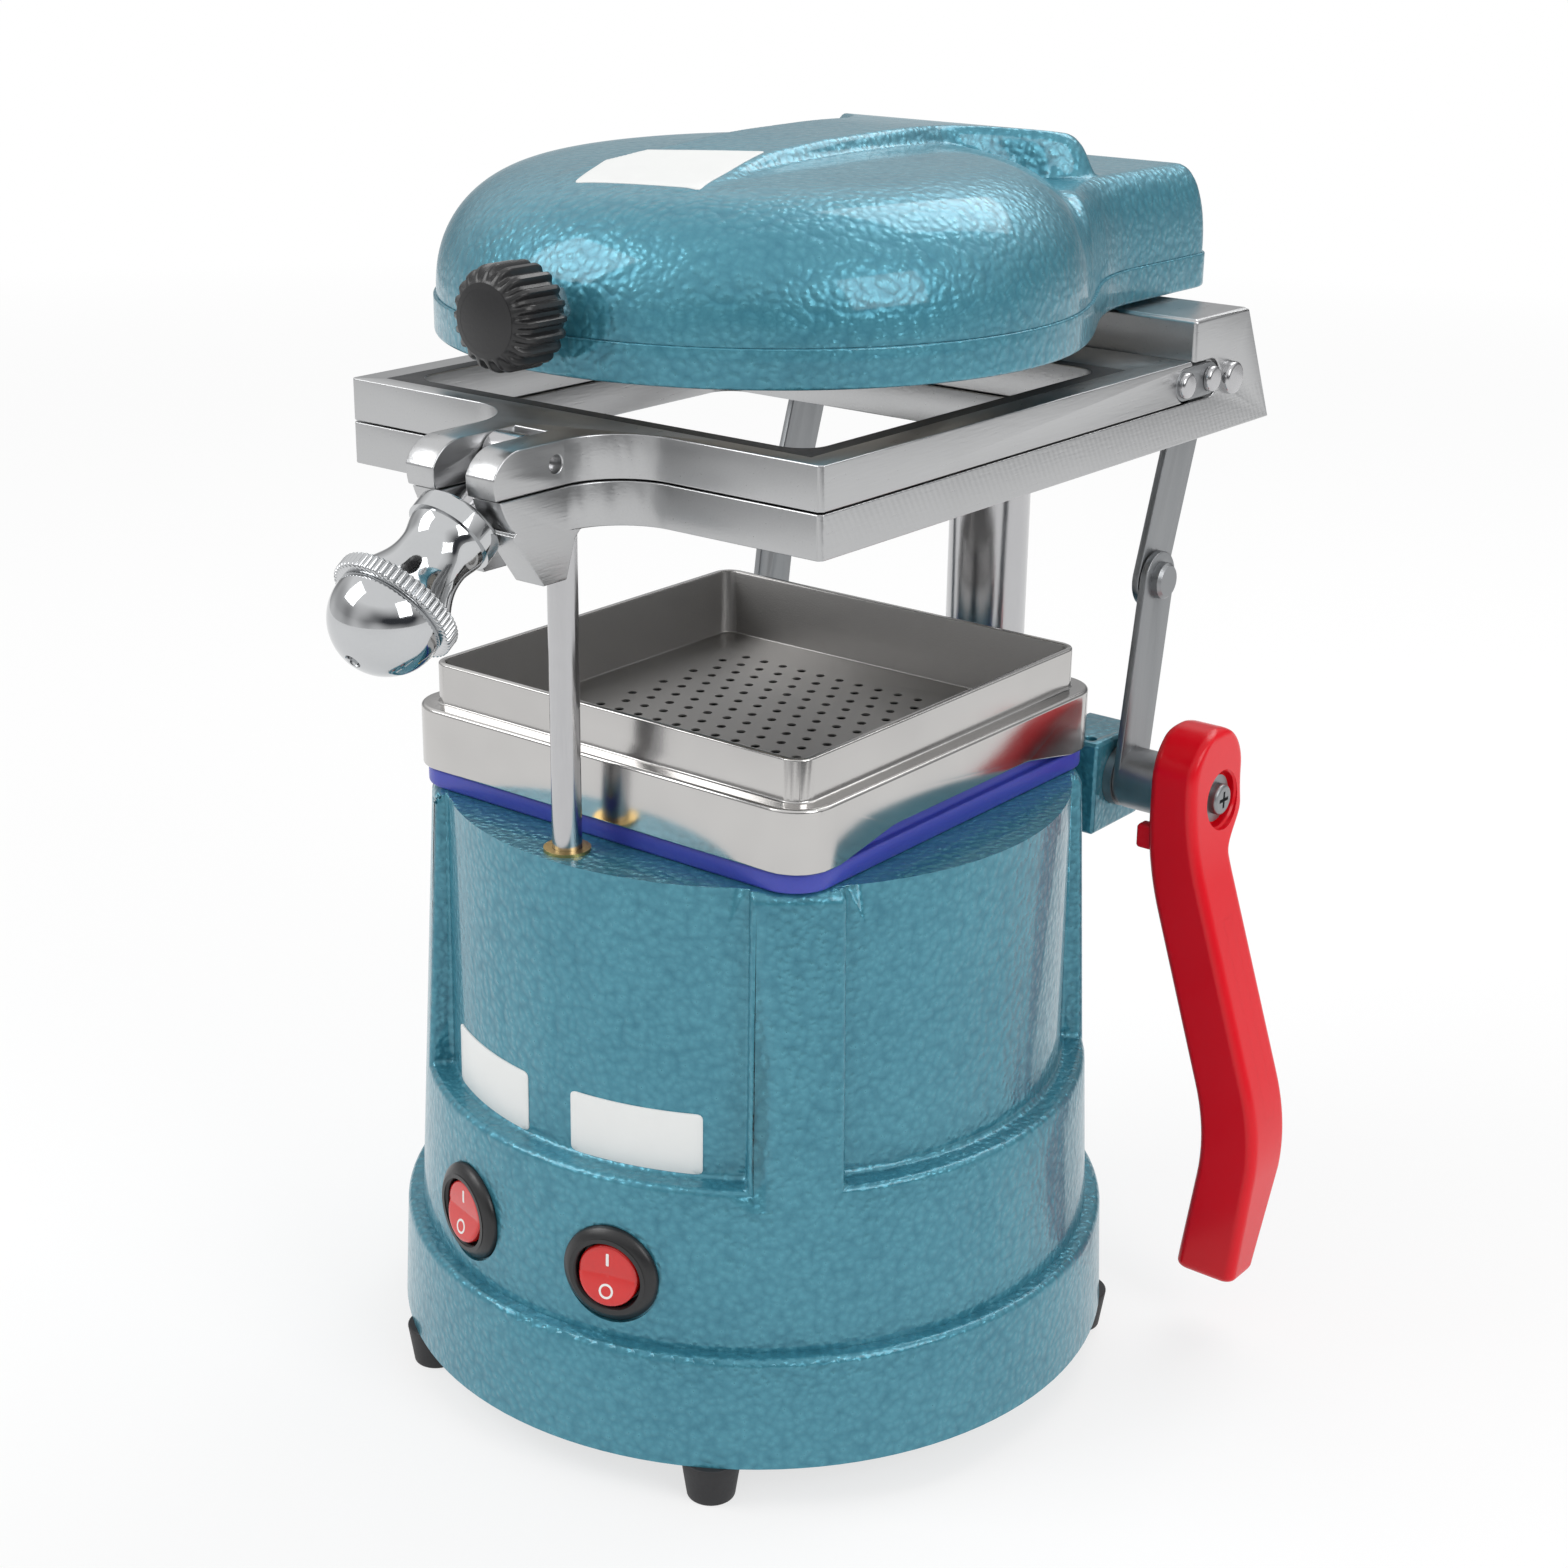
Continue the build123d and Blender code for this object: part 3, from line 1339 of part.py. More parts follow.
# ================================================================ heater
reflector_top = part_z + reflector_h
ceramic_z = reflector_top - reflector_t - ceramic_t
element_z = ceramic_z - element_r - loose_fit
terminal_angles = (90 - element_gap_angle / 2, 90 + element_gap_angle / 2)
terminal_points = [polar(element_ring_r, a) for a in terminal_angles]
with BuildPart() as reflector:
    with BuildSketch(Plane.XY.offset(part_z - reflector_t)):
        Circle(rim_r - rim_t - loose_fit)
    extrude(amount=reflector_t)
    with BuildSketch(Plane.XY.offset(part_z)):
        Circle(reflector_r)
    extrude(amount=reflector_h)
    with BuildSketch(Plane.XY.offset(part_z - reflector_t)):
        Circle(reflector_r - reflector_t)
    extrude(amount=reflector_h, mode=Mode.SUBTRACT)
    with BuildSketch(Plane.XY.offset(reflector_top)):
        with Locations(*terminal_points):
            Circle(terminal_r + loose_fit)
    extrude(amount=-reflector_t, mode=Mode.SUBTRACT)

with BuildPart() as ceramic_disc:
    with BuildSketch(Plane.XY.offset(ceramic_z)):
        Circle(ceramic_r)
        with Locations(*terminal_points):
            Circle(terminal_r + loose_fit, mode=Mode.SUBTRACT)
    extrude(amount=ceramic_t)

with BuildPart() as heating_element:
    gap_start = Plane(
        origin=(*terminal_points[1], element_z),
        x_dir=(cos(radians(terminal_angles[1])), sin(radians(terminal_angles[1])), 0),
        z_dir=(sin(radians(terminal_angles[1])), -cos(radians(terminal_angles[1])), 0),
    )
    with BuildSketch(gap_start):
        Circle(element_r)
    revolve(axis=Axis.Z, revolution_arc=360 - element_gap_angle)
    with BuildSketch(Plane.XY.offset(element_z)):
        with Locations(*terminal_points):
            Circle(terminal_r)
    extrude(amount=terminal_top)

# ================================================================ head knob
knob_front_y = nut_seat_y - nut_t
with BuildPart() as knob_stud:
    with BuildSketch(Plane.XZ.offset(-nut_seat_y - shell_t)):
        with Locations((knob_x, knob_z)):
            Circle(stud_r)
    extrude(amount=shell_t + nut_t + knob_bore_depth)

with BuildPart() as knob_nut:
    with BuildSketch(Plane.XZ.offset(-nut_seat_y)):
        with Locations((knob_x, knob_z)):
            RegularPolygon(nut_half, 6, major_radius=False)
            Circle(stud_r + seat_fit, mode=Mode.SUBTRACT)
    extrude(amount=nut_t)

with BuildPart() as head_knob:
    with BuildSketch(Plane.XZ.offset(-knob_front_y)):
        with Locations((knob_x, knob_z)):
            Circle(knob_r)
    extrude(amount=knob_t)
    fillet(head_knob.edges().group_by(Axis.Y)[0], 3)
    with BuildSketch(Plane.XZ.offset(-knob_front_y)):
        with Locations((knob_x, knob_z)):
            with PolarLocations(knob_r + flute_r / 2, knob_flutes):
                Circle(flute_r)
    extrude(amount=knob_t, mode=Mode.SUBTRACT)
    with BuildSketch(Plane.XZ.offset(-knob_front_y)):
        with Locations((knob_x, knob_z)):
            Circle(stud_r + seat_fit)
    extrude(amount=knob_bore_depth, mode=Mode.SUBTRACT)

# ================================================================ switches and labels


def switch_plane(side, tilt=0.0):
    """Seat of a switch, x along the drum and y up, tilted back about its x axis."""
    turn = radians(-90 + side * switch_angle)
    lift = radians(tilt)
    return Plane(
        origin=(switch_seat * cos(turn), switch_seat * sin(turn), switch_z),
        x_dir=(-sin(turn), cos(turn), 0),
        z_dir=(cos(turn) * cos(lift), sin(turn) * cos(lift), sin(lift)),
    )


switch_bodies = []
rockers = []
for side in (-1, 1):
    seat = switch_plane(side)
    with BuildPart() as switch_body:
        with BuildSketch(seat):
            Circle(bezel_r)
        extrude(amount=bezel_t)
        with BuildSketch(seat):
            Circle(switch_body_r)
        extrude(amount=-switch_body_len)
        with BuildSketch(seat.offset(bezel_t)):
            Circle(rocker_well_r)
        extrude(amount=-rocker_well_depth, mode=Mode.SUBTRACT)
    switch_bodies.append(switch_body)
    tilted = switch_plane(side, rocker_tilt)
    with BuildPart() as rocker:
        with BuildSketch(tilted.offset(bezel_t - rocker_well_depth + 1.3)):
            Circle(rocker_r)
        extrude(amount=rocker_well_depth - 1.3 + rocker_rise - rocker_drop)
    rockers.append(rocker)

label_low = ledge_z + label_up
label_high = label_low + label_h
with BuildPart() as label_plates:
    for side in (-1, 1):
        start = radians(-90 + side * label_angle - label_arc / 2)
        label_plane = Plane(
            origin=(0, 0, 0),
            x_dir=(cos(start), sin(start), 0),
            z_dir=(sin(start), -cos(start), 0),
        )
        with BuildSketch(label_plane):
            with BuildLine():
                Polyline(
                    (panel_radius(label_low), label_low),
                    (panel_radius(label_low) + label_t, label_low),
                    (panel_radius(label_high) + label_t, label_high),
                    (panel_radius(label_high), label_high),
                    close=True,
                )
            make_face()
        revolve(axis=Axis.Z, revolution_arc=label_arc)

# ================================================================ power inlet
inlet_plane = Plane(origin=(0, inlet_seat, inlet_z), x_dir=(-1, 0, 0), z_dir=(0, 1, 0))
with BuildPart() as power_inlet:
    with BuildSketch(inlet_plane):
        Rectangle(inlet_flange_w, inlet_h + inlet_flange_over)
    extrude(amount=inlet_flange_t)
    with BuildSketch(inlet_plane):
        Rectangle(inlet_w, inlet_h)
    extrude(amount=-inlet_depth)
    with BuildSketch(inlet_plane.offset(inlet_flange_t)):
        Rectangle(inlet_socket_w, inlet_socket_h)
    extrude(amount=-inlet_socket_depth, mode=Mode.SUBTRACT)
    with BuildSketch(inlet_plane.offset(inlet_flange_t - inlet_socket_depth)):
        with Locations((0, -inlet_pin_w)):
            with GridLocations(inlet_pin_pitch, 1, 3, 1):
                Rectangle(inlet_pin_w, 2 * inlet_pin_w)
    extrude(amount=inlet_socket_depth - inlet_pin_sink)
    with BuildSketch(inlet_plane):
        with Locations((-inlet_screw_dx, 0), (inlet_screw_dx, 0)):
            Circle(inlet_screw_r + thread_fit)
    extrude(amount=inlet_flange_t, mode=Mode.SUBTRACT)

with BuildPart() as inlet_screws:
    with BuildSketch(inlet_plane.offset(inlet_flange_t)):
        with Locations((-inlet_screw_dx, 0), (inlet_screw_dx, 0)):
            Circle(2 * inlet_screw_r)
    extrude(amount=inlet_screw_r)
    with BuildSketch(inlet_plane.offset(inlet_flange_t)):
        with Locations((-inlet_screw_dx, 0), (inlet_screw_dx, 0)):
            Circle(inlet_screw_r)
    extrude(amount=-inlet_screw_len)

parts = {
    "feet": feet,
    "foot_screws": foot_screws,
    "base_plate": base_plate,
    "base_plate_screws": base_plate_screws,
    "housing": housing,
    "gasket": gasket,
    "forming_tray": forming_tray,
    "motor_seal": motor_seal,
    "fan_shroud": fan_shroud,
    "motor_can": motor_can,
    "motor_stator": motor_stator,
    "motor_shaft": motor_shaft,
    "rotor_core": rotor_core,
    "impeller": impeller,
    "motor_bearings": motor_bearings,
    "rear_column": rear_column,
    "rod_bush": rod_bush,
    "shaft_block_right": shaft_block_right,
    "shaft_block_left": shaft_block_left,
    "shaft_bushes": shaft_bushes,
    "lever_shaft": lever_shaft,
    "shaft_spacers": shaft_spacers,
    "shaft_sleeves": shaft_sleeves,
    "lower_link_left": lower_links[0],
    "lower_link_right": lower_links[1],
    "link_rivets": link_rivets,
    "lever": lever,
    "lever_washer": lever_washer,
    "lever_screw": lever_screw,
    "lower_frame": lower_frame,
    "column_bush": column_bush,
    "guide_rod": guide_rod,
    "link_pins": link_pins,
    "strap_pivot_screws": strap_pivot_screws,
    "upper_link_left": upper_links[0],
    "upper_link_right": upper_links[1],
    "rivet_tails": rivet_tails,
    "upper_frame": upper_frame,
    "hinge_straps": hinge_straps,
    "strap_screws": strap_screws,
    "clamp_pin": clamp_pin,
    "swing_bolt": swing_bolt,
    "clamp_knob": clamp_knob,
    "head_rim": head_rim,
    "head_cover": head_cover,
    "head_bush": head_bush,
    "reflector": reflector,
    "ceramic_disc": ceramic_disc,
    "heating_element": heating_element,
    "knob_stud": knob_stud,
    "knob_nut": knob_nut,
    "head_knob": head_knob,
    "switch_body_left": switch_bodies[0],
    "switch_body_right": switch_bodies[1],
    "rocker_left": rockers[0],
    "rocker_right": rockers[1],
    "label_plates": label_plates,
    "power_inlet": power_inlet,
    "inlet_screws": inlet_screws,
}
os.makedirs("parts", exist_ok=True)
for name, builder in parts.items():
    builder.part.label = name
    export_step(builder.part, f"parts/{name}.step")
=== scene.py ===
"""Looks of a dental vacuum former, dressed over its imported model.

Lengths are typed in millimetres and become metres where a mesh or a texture is made. The origin
is on the drum's axis, on the surface that the feet stand on; +Z is up and -Y is the front.
"""
import json
import logging
from dataclasses import dataclass
from enum import Enum
from math import cos, pi, radians, sin
from typing import Any, Callable, Optional, Sequence

import bmesh
import bpy
import numpy as np
from mathutils import Matrix, Vector


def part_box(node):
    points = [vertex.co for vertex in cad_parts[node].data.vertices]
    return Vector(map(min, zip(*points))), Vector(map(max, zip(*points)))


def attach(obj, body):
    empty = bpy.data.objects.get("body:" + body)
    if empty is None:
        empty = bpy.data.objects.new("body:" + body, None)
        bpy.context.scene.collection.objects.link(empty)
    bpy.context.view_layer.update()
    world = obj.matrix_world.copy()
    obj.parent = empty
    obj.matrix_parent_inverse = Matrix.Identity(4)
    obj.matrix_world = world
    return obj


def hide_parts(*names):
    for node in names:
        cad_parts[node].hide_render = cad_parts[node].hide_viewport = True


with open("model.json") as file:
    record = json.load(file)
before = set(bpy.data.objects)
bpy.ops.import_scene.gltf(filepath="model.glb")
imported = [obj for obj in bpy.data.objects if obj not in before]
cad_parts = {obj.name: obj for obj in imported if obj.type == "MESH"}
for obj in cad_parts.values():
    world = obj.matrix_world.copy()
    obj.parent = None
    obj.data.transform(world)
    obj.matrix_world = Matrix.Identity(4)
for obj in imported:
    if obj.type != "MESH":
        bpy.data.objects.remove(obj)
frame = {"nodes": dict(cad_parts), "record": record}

MM = 0.001
FOLD = radians(28)
Array = np.ndarray
log = logging.getLogger("vacuum_former")


# ---------------------------------------------------------------- shader arithmetic
def operator(operation: str, flip: bool = False) -> Callable[["Channel", Any], "Channel"]:
    """A method that adds one Math node on (self, other), or (other, self) when flip is true."""
    def method(self: "Channel", other: Any) -> "Channel":
        """The node's result."""
        return self._math(operation, *((other, self) if flip else (self, other)))

    return method


class Channel:
    """A node socket that carries one number and takes part in Python arithmetic.

    A comparison gives 1 where it holds, else 0; larger gives the larger of the two.
    """

    __add__ = __radd__ = operator("ADD")
    __sub__ = operator("SUBTRACT")
    __rsub__ = operator("SUBTRACT", True)
    __mul__ = __rmul__ = operator("MULTIPLY")
    __truediv__ = operator("DIVIDE")
    __gt__ = operator("GREATER_THAN")
    __lt__ = operator("LESS_THAN")
    larger = operator("MAXIMUM")

    def __init__(self, graph: "Graph", socket: bpy.types.NodeSocket) -> None:
        """Keep the graph that new nodes go into, and the socket."""
        self.graph = graph
        self.socket = socket

    def _math(self, operation: str, *terms: Any) -> "Channel":
        """Add one Math node on the terms, in order."""
        node = self.graph.node("ShaderNodeMath", {"operation": operation}, dict(enumerate(terms)))
        return Channel(self.graph, node.outputs[0])

    def __abs__(self) -> "Channel":
        """Distance from zero."""
        return self._math("ABSOLUTE", self)

    def sine(self) -> "Channel":
        """Sine, in radians."""
        return self._math("SINE", self)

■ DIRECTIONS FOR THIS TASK
Transcribe, word for word, every line from the line with "for name, builder" to the line with "obj.parent = None", inclusive, and output nothing else.

■ OUTPUT FOR THIS TASK
for name, builder in parts.items():
    builder.part.label = name
    export_step(builder.part, f"parts/{name}.step")
=== scene.py ===
"""Looks of a dental vacuum former, dressed over its imported model.

Lengths are typed in millimetres and become metres where a mesh or a texture is made. The origin
is on the drum's axis, on the surface that the feet stand on; +Z is up and -Y is the front.
"""
import json
import logging
from dataclasses import dataclass
from enum import Enum
from math import cos, pi, radians, sin
from typing import Any, Callable, Optional, Sequence

import bmesh
import bpy
import numpy as np
from mathutils import Matrix, Vector


def part_box(node):
    points = [vertex.co for vertex in cad_parts[node].data.vertices]
    return Vector(map(min, zip(*points))), Vector(map(max, zip(*points)))


def attach(obj, body):
    empty = bpy.data.objects.get("body:" + body)
    if empty is None:
        empty = bpy.data.objects.new("body:" + body, None)
        bpy.context.scene.collection.objects.link(empty)
    bpy.context.view_layer.update()
    world = obj.matrix_world.copy()
    obj.parent = empty
    obj.matrix_parent_inverse = Matrix.Identity(4)
    obj.matrix_world = world
    return obj


def hide_parts(*names):
    for node in names:
        cad_parts[node].hide_render = cad_parts[node].hide_viewport = True


with open("model.json") as file:
    record = json.load(file)
before = set(bpy.data.objects)
bpy.ops.import_scene.gltf(filepath="model.glb")
imported = [obj for obj in bpy.data.objects if obj not in before]
cad_parts = {obj.name: obj for obj in imported if obj.type == "MESH"}
for obj in cad_parts.values():
    world = obj.matrix_world.copy()
    obj.parent = None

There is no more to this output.